This is largely due to the success of a well-funded financial lobby, who have kept effective regulation at bay, and as a result of uninterrupted privileged access to decision makers. The statement calls on European politicians to put the public interest before the profits of the financial industry, and live up to their promises.
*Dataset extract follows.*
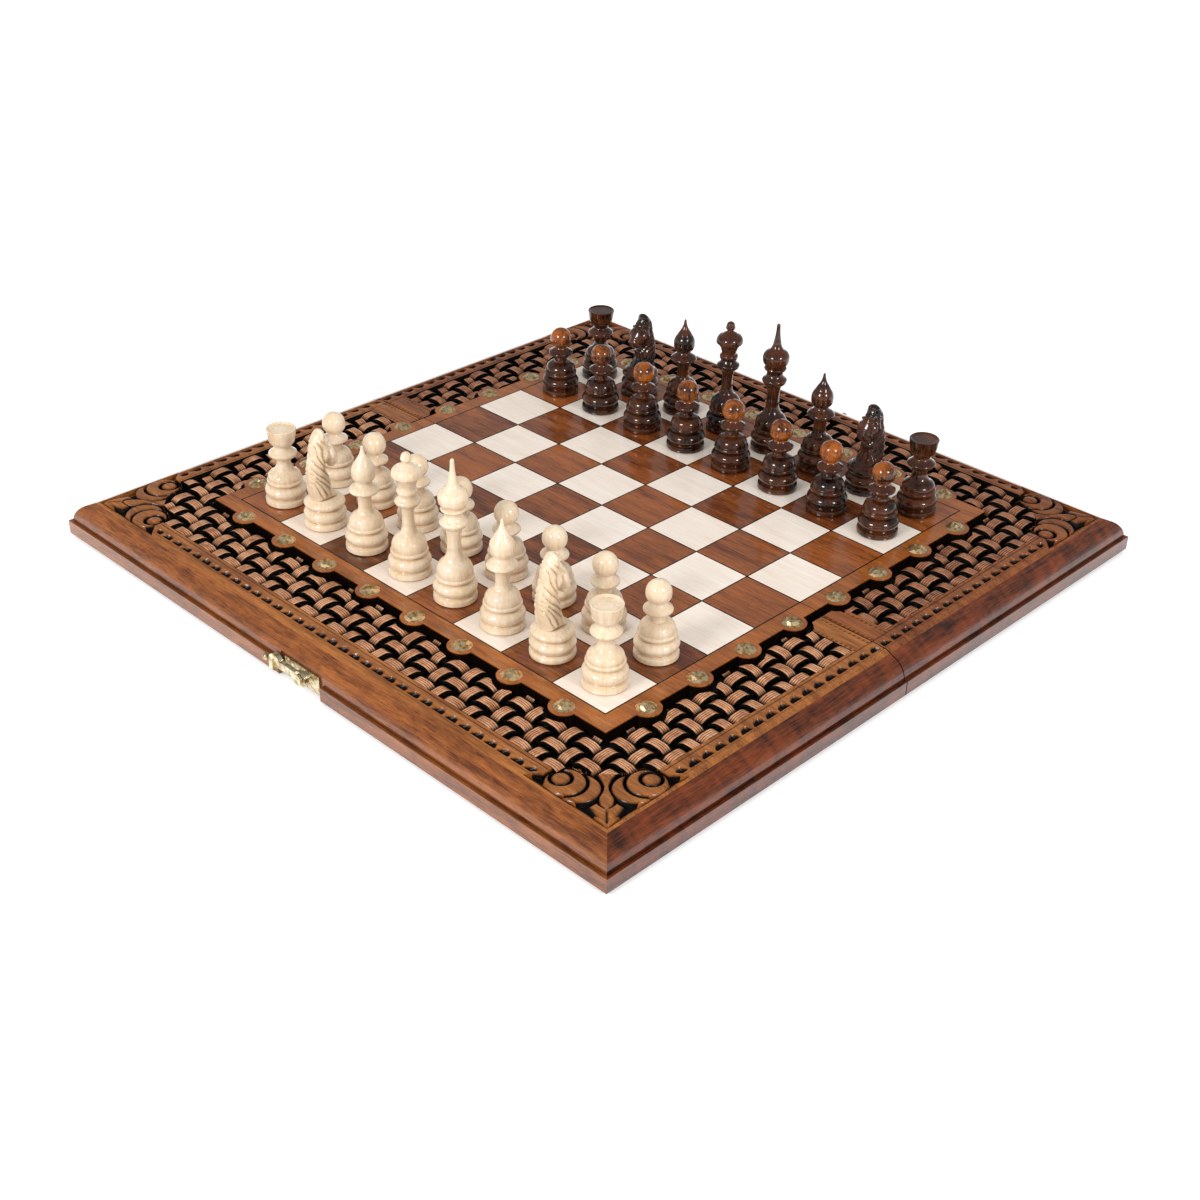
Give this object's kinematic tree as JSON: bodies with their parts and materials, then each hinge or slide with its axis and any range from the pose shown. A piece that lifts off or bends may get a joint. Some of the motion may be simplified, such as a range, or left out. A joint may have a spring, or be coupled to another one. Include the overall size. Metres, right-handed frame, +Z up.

To ensure genuine reform of the financial sector Europe needs to:

  • curb the influence of the financial lobby in Brussels, by overhauling industry-dominated advisory groups and closing revolving doors between government and the finance industry
  • ensure strong regulation and democratic control of the financial sector, so that it serves society and finances social and environmentally sound activities
  • introduce a genuine Financial Transaction Tax
  • break-up banks that are too big to fail and reduce the importance of the financial sector in the economy
  • end destructive speculative practices such as food speculation
  • stop tax evasion, which according to the Commissions own figures would bring hundreds of billions of euro a year, more than enough to cover current austerity measures
  • introduce measures that hold those in the financial sector responsible for scandals, misleading of clients, fraud and criminal activities, personally liable. Banks and their employees should never be 'too big to jail'.

The last five years of financial reform have short-changed the public and left Europe no more secure than it was in 2008 according to the statement. Regulating the financial sector is a political and public necessity – we should learn from the mistakes that led to the bitter economic crisis in Europe, not repeat them.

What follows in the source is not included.